Addressing Anonymization in IIoT Data: A Novel Approach Using GAN and DP
Anonymization is a significant concern in handling Industrial Internet of Things (IIoT) data. Machine Learning (ML) applications need access to decrypted data for efficient task performance. However, this exposes sensitive information to third parties involved in data processing, leading to privacy and information leakage risks. Consequently, companies hesitate to share their IIoT data with third parties.
Challenges in Privacy Preservation:
Current methods for addressing anonymization, such as encryption and cryptographic techniques, have limitations in terms of computational costs, explainability of ML models, and vulnerability to cyber-attacks. Furthermore, these methods often compromise accuracy for privacy, hindering effective and efficient data privacy preservation in IIoT.
The Proposed Method:
A research team from Kadir Has University in Turkey proposed a novel method that combines Generative Adversarial Networks (GAN) and Differential Privacy (DP) to preserve sensitive data in IIoT operations. This hybrid approach aims to achieve privacy preservation with minimal accuracy loss and low additional computational costs. GAN generates synthetic copies of sensitive data, while DP introduces random noise and parameters to maintain privacy. The method is tested using publicly available datasets and a realistic IIoT dataset from a confectionery production process.

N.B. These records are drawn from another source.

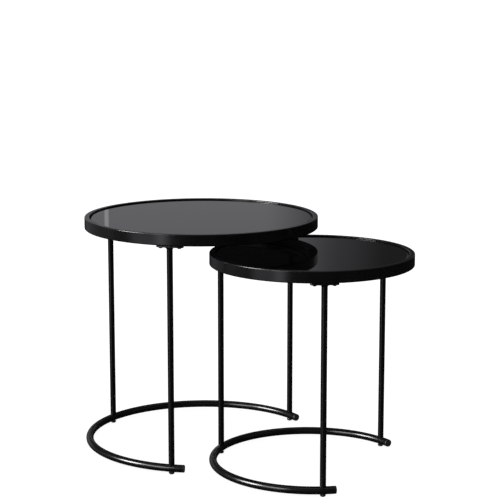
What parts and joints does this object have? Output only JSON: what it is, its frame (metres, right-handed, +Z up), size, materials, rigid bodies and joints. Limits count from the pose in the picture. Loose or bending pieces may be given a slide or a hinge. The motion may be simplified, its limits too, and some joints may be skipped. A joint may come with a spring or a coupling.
{
  "type": "nesting tables",
  "caption": "Round nesting side tables: black steel rims and tube legs on open C-shaped base rings, with inset black glass tops; the smaller table slides in under the larger.",
  "frame": {"origin": "on the floor, under the middle of the pair's bounding box", "axes": "+X is the way the open side of the larger table's base ring faces, about 7 degrees from the way the smaller table pulls out, +Z up"},
  "size_m": [0.7544, 0.5086, 0.5],
  "materials": {
    "black_steel": "semi-gloss black powder coat",
    "black_glass": "polished black tempered glass, opaque",
    "black_zinc": "black zinc plated screw",
    "zinc_steel": "bright zinc plated",
    "black_rubber": "matt moulded rubber",
    "black_plastic": "moulded, satin",
    "clear_silicone": "translucent silicone"
  },
  "bodies": {
    "large_table": {"large_top_rim": "black_steel", "large_glass_ledge": "black_steel", "large_glass_pad_1": "clear_silicone", "large_glass_pad_2": "clear_silicone", "large_glass_pad_3": "clear_silicone", "large_leg_left": "black_steel", "large_leg_right": "black_steel", "large_leg_back": "black_steel", "large_leg_plate_left": "black_steel", "large_leg_plate_right": "black_steel", "large_leg_plate_back": "black_steel", "large_plate_screw_left_1": "black_zinc", "large_plate_screw_left_2": "black_zinc", "large_plate_screw_right_1": "black_zinc", "large_plate_screw_right_2": "black_zinc", "large_plate_screw_back_1": "black_zinc", "large_plate_screw_back_2": "black_zinc", "large_leg_insert_left": "zinc_steel", "large_leg_insert_right": "zinc_steel", "large_leg_insert_back": "zinc_steel", "large_base_ring": "black_steel", "large_ring_plug_left": "black_plastic", "large_ring_plug_right": "black_plastic", "large_base_bolt_left": "zinc_steel", "large_base_bolt_right": "zinc_steel", "large_base_bolt_back": "zinc_steel", "large_foot_left": "black_rubber", "large_foot_right": "black_rubber", "large_foot_back": "black_rubber"},
    "large_glass": {"large_glass_top": "black_glass"},
    "small_table": {"small_top_rim": "black_steel", "small_glass_ledge": "black_steel", "small_glass_pad_1": "clear_silicone", "small_glass_pad_2": "clear_silicone", "small_glass_pad_3": "clear_silicone", "small_leg_left": "black_steel", "small_leg_right": "black_steel", "small_leg_back": "black_steel", "small_leg_plate_left": "black_steel", "small_leg_plate_right": "black_steel", "small_leg_plate_back": "black_steel", "small_plate_screw_left_1": "black_zinc", "small_plate_screw_left_2": "black_zinc", "small_plate_screw_right_1": "black_zinc", "small_plate_screw_right_2": "black_zinc", "small_plate_screw_back_1": "black_zinc", "small_plate_screw_back_2": "black_zinc", "small_leg_insert_left": "zinc_steel", "small_leg_insert_right": "zinc_steel", "small_leg_insert_back": "zinc_steel", "small_base_ring": "black_steel", "small_ring_plug_left": "black_plastic", "small_ring_plug_right": "black_plastic", "small_base_bolt_left": "zinc_steel", "small_base_bolt_right": "zinc_steel", "small_base_bolt_back": "zinc_steel", "small_foot_left": "black_rubber", "small_foot_right": "black_rubber", "small_foot_back": "black_rubber"},
    "small_glass": {"small_glass_top": "black_glass"}
  },
  "joints": [
    {"name": "nest_slide", "type": "slide", "parent": "large_table", "child": "small_table", "axis": [0.9921, -0.1252, 0], "range_m": [-0.292, 0.2]},
    {"name": "large_glass_lift", "type": "slide", "parent": "large_table", "child": "large_glass", "axis": [0, 0, 1], "range_m": [0, 0.06]},
    {"name": "small_glass_lift", "type": "slide", "parent": "small_table", "child": "small_glass", "axis": [0, 0, 1], "range_m": [0, 0.02]}
  ]
}
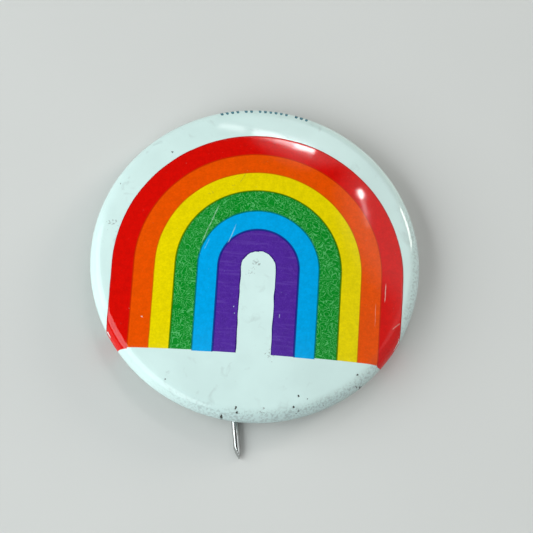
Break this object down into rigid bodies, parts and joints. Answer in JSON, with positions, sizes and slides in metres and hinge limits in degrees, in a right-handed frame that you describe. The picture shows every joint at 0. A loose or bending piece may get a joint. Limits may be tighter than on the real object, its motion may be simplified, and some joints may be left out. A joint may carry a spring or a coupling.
{
  "type": "button badge",
  "caption": "Round button badge: a domed, rainbow-printed stamped tin shell with a curled rim and open back, and a spring wire ring in the rim whose free end is the pin.",
  "frame": {"origin": "on the badge's axis, in the plane that the curled rim rests on", "axes": "+Z along the badge's axis and out of its face; +Y towards the top of the rainbow; +X towards the right as the face is read"},
  "size_m": [0.0382, 0.0419, 0.0058],
  "materials": {
    "bare_tinplate": "bare rolled tinplate, satin",
    "white_enamel": "glossy baked coat",
    "violet_ink": "glossy printed ink",
    "blue_ink": "glossy printed ink",
    "green_ink": "glossy printed ink, lightly mottled",
    "yellow_ink": "glossy printed ink",
    "orange_ink": "glossy printed ink",
    "red_ink": "glossy printed ink",
    "teal_ink": "glossy printed ink",
    "spring_wire": "bright plated spring wire"
  },
  "bodies": {
    "button": {"tin_shell": "bare_tinplate", "white_coat": "white_enamel", "violet_ink_band": "violet_ink", "blue_ink_band": "blue_ink", "green_ink_band": "green_ink", "yellow_ink_band": "yellow_ink", "orange_ink_band": "orange_ink", "red_ink_band": "red_ink", "rim_marks": "teal_ink"},
    "wire_ring": {"spring_ring": "spring_wire"},
    "wire_arm": {"pin_arm": "spring_wire"}
  },
  "joints": [
    {"name": "pin_turn", "type": "hinge", "parent": "button", "child": "wire_ring", "pos_m": [0, 0, 0], "axis": [0, 0, 1], "continuous": true},
    {"name": "pin_flex", "type": "hinge", "parent": "wire_ring", "child": "wire_arm", "pos_m": [-0.00618, 0.01416, 0.00181], "axis": [0.9885, 0.1513, 0], "range_deg": [0, 25], "stiffness_Nm_per_rad": 0.06}
  ]
}
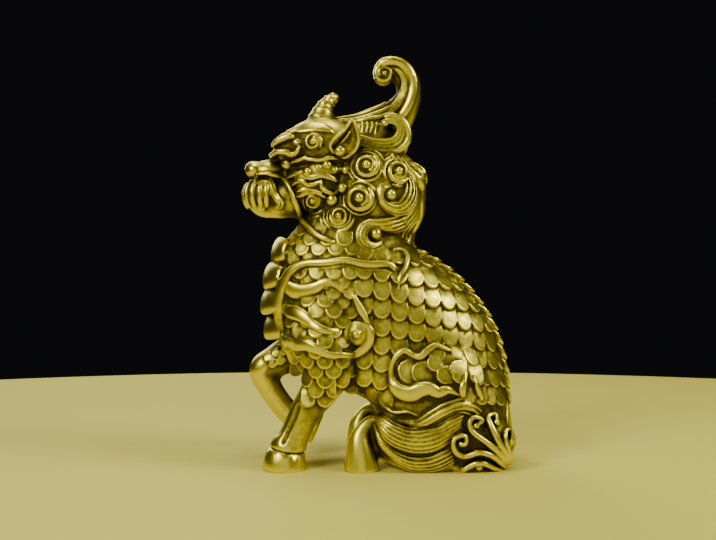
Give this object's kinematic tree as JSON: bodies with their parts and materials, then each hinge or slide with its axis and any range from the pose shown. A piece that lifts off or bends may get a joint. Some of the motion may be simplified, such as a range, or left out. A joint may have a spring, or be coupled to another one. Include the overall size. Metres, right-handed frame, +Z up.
{
  "type": "qilin figure",
  "caption": "Seated qilin cast in brass, scaled body, curled mane, horn and swept crest, one foreleg raised, flat underside.",
  "frame": {"origin": "middle of the figure's plan, on the surface it stands on", "axes": "+Z up, the figure faces -X, its left side with the planted foreleg is towards -Y"},
  "size_m": [0.056, 0.0306, 0.0851],
  "materials": {
    "antique_brass": "antiqued cast brass, satin and yellow on the raised carving, dark olive brown in the hollows"
  },
  "bodies": {
    "root": {"qilin_figure": "antique_brass"}
  },
  "joints": []
}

Features of the Proposed Approach:
The proposed approach involves two main components: GAN and DP.
1. GAN: Conditional Tabular GAN (CTGAN) is used to create a synthetic copy (XG) of the original dataset (XO). GAN learns the data distribution and generates synthetic data with similar statistics to the original.
2. DP: Random noise from a Laplace distribution is added to sensitive features in the data to enhance privacy. This technique preserves privacy while maintaining the overall probability distribution of the data.
Implementation of the Method:
The method involves creating a synthetic dataset with GAN, replacing sensitive features, and applying differential privacy through random noise addition. The resulting dataset is privacy-preserving and suitable for machine learning analysis without compromising sensitive information. The algorithm complexity depends on the number of sensitive features and the dataset size. Overall, the proposed method ensures privacy protection for IIoT data.
Evaluation and Results:
Experiments were conducted using four SCADA datasets, including wind turbine, steam production, energy efficiency, and synchronous motors. The proposed hybrid approach using CTGAN and DP outperformed other methods in terms of accuracy and privacy preservation. The evaluation criteria included measuring accuracy using the R-squared metric and privacy preservation using six privacy metrics. The method also demonstrated its ability to protect hidden sensitive features in the data.
The proposed hybrid approach combining GAN and DP offers a promising solution for addressing the anonymization problem in IIoT data. It enables the creation of a privacy-preserving synthetic dataset while minimizing accuracy loss and computational costs. This method provides effective privacy preservation for IIoT environments.